## Start Source material
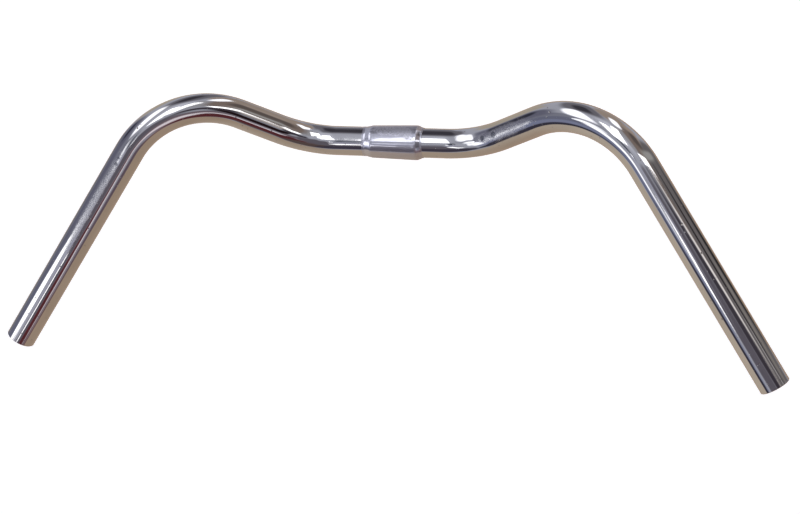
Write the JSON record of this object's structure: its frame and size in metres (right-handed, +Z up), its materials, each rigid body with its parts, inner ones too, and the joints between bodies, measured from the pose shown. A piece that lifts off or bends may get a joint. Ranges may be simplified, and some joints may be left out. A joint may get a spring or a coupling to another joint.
{
  "type": "handlebar",
  "caption": "Swept-back chromed steel handlebar, one bent round tube with open ends and a thicker clamp sleeve pressed on at its centre.",
  "frame": {"origin": "centre of the clamp sleeve, on the axis that a stem clamps", "axes": "+X along the clamp axis to the rider's right, +Y forward, +Z up; the grips are level and sweep back towards -Y"},
  "size_m": [0.591, 0.1993, 0.0723],
  "materials": {
    "tube_chrome": "bright decorative chrome plating on a steel tube, with fine handling scratches, small pits and nicks; dull steel inside the bore",
    "sleeve_chrome": "bright chrome plating over a less finely polished steel sleeve, slightly wavy, with clamp nicks near its edges"
  },
  "bodies": {
    "root": {"bar_tube": "tube_chrome", "centre_sleeve": "sleeve_chrome"}
  },
  "joints": []
}
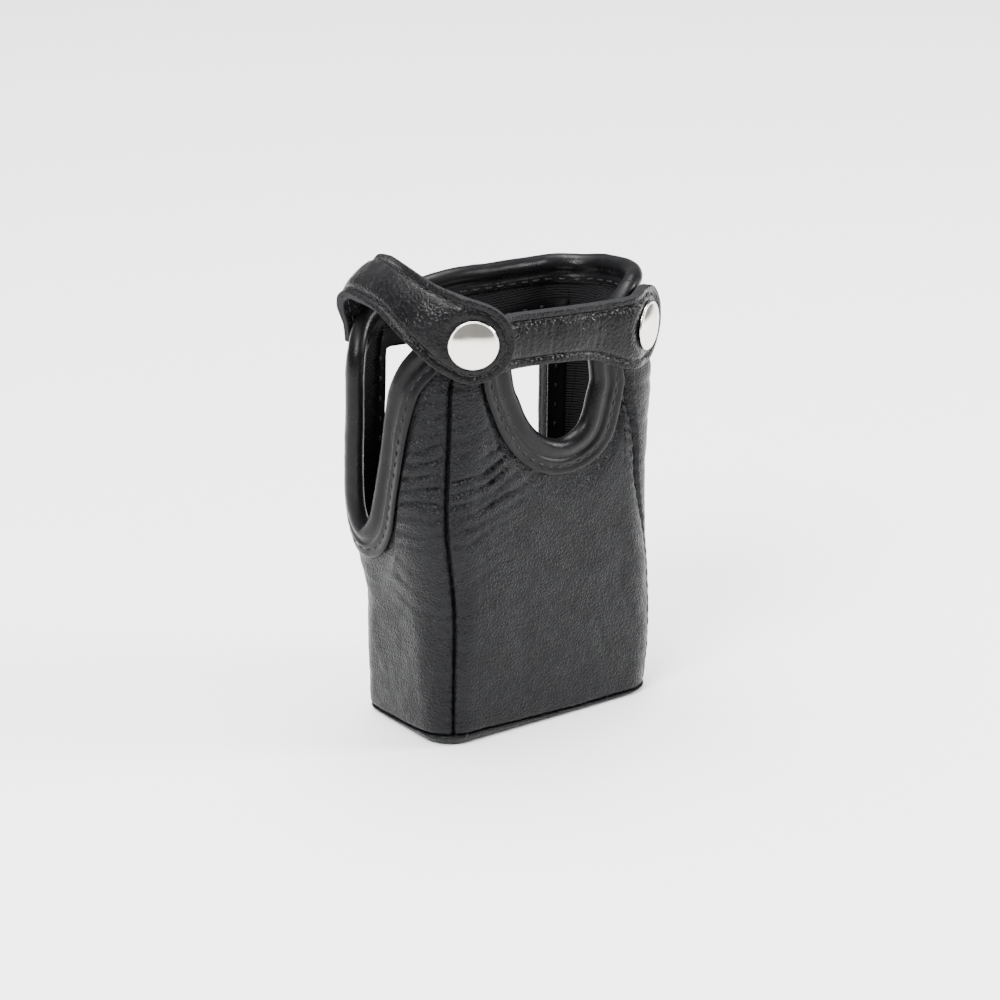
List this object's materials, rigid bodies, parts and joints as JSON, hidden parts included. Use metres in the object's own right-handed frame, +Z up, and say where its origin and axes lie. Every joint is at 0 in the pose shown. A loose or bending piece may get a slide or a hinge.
## End Source material
Your task is to give the records above again, exactly.

● Response to this task
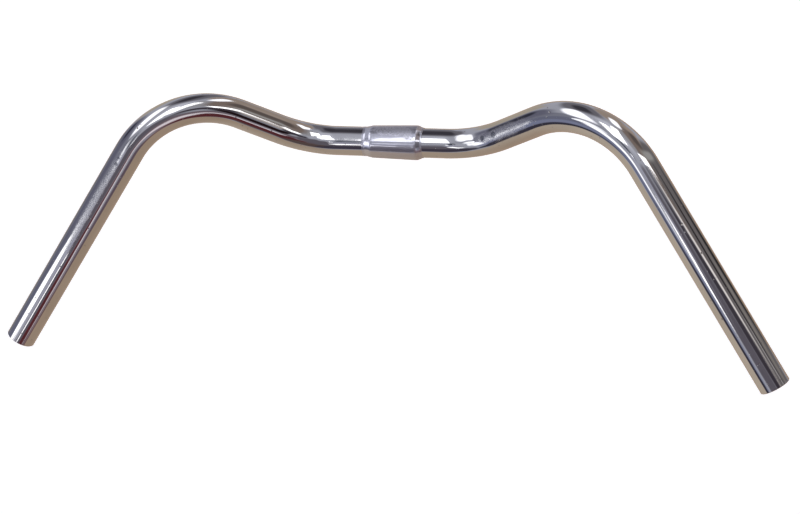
Write the JSON record of this object's structure: its frame and size in metres (right-handed, +Z up), its materials, each rigid body with its parts, inner ones too, and the joints between bodies, measured from the pose shown. A piece that lifts off or bends may get a joint. Ranges may be simplified, and some joints may be left out. A joint may get a spring or a coupling to another joint.
{
  "type": "handlebar",
  "caption": "Swept-back chromed steel handlebar, one bent round tube with open ends and a thicker clamp sleeve pressed on at its centre.",
  "frame": {"origin": "centre of the clamp sleeve, on the axis that a stem clamps", "axes": "+X along the clamp axis to the rider's right, +Y forward, +Z up; the grips are level and sweep back towards -Y"},
  "size_m": [0.591, 0.1993, 0.0723],
  "materials": {
    "tube_chrome": "bright decorative chrome plating on a steel tube, with fine handling scratches, small pits and nicks; dull steel inside the bore",
    "sleeve_chrome": "bright chrome plating over a less finely polished steel sleeve, slightly wavy, with clamp nicks near its edges"
  },
  "bodies": {
    "root": {"bar_tube": "tube_chrome", "centre_sleeve": "sleeve_chrome"}
  },
  "joints": []
}
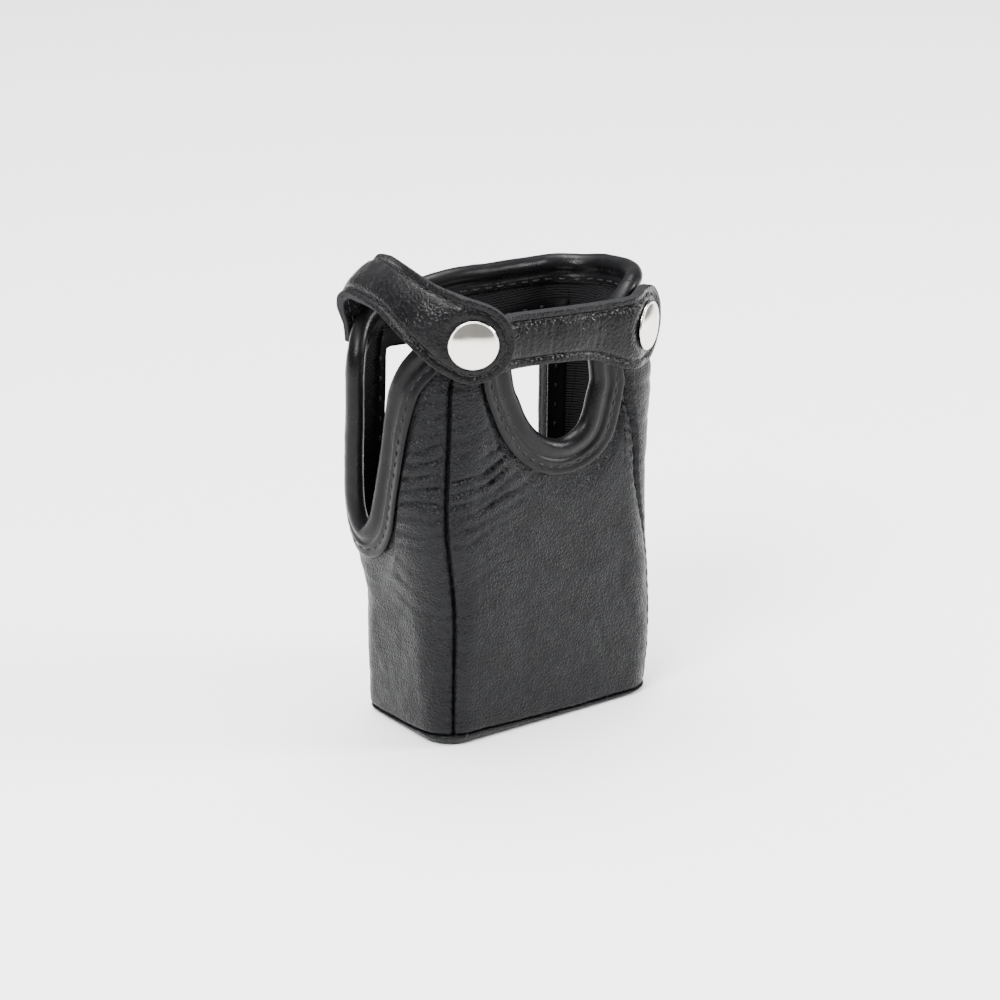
List this object's materials, rigid bodies, parts and joints as JSON, hidden parts included. Use metres in the object's own right-handed frame, +Z up, and say where its origin and axes lie. Every joint is at 0 in the pose shown. A loose or bending piece may get a slide or a hinge.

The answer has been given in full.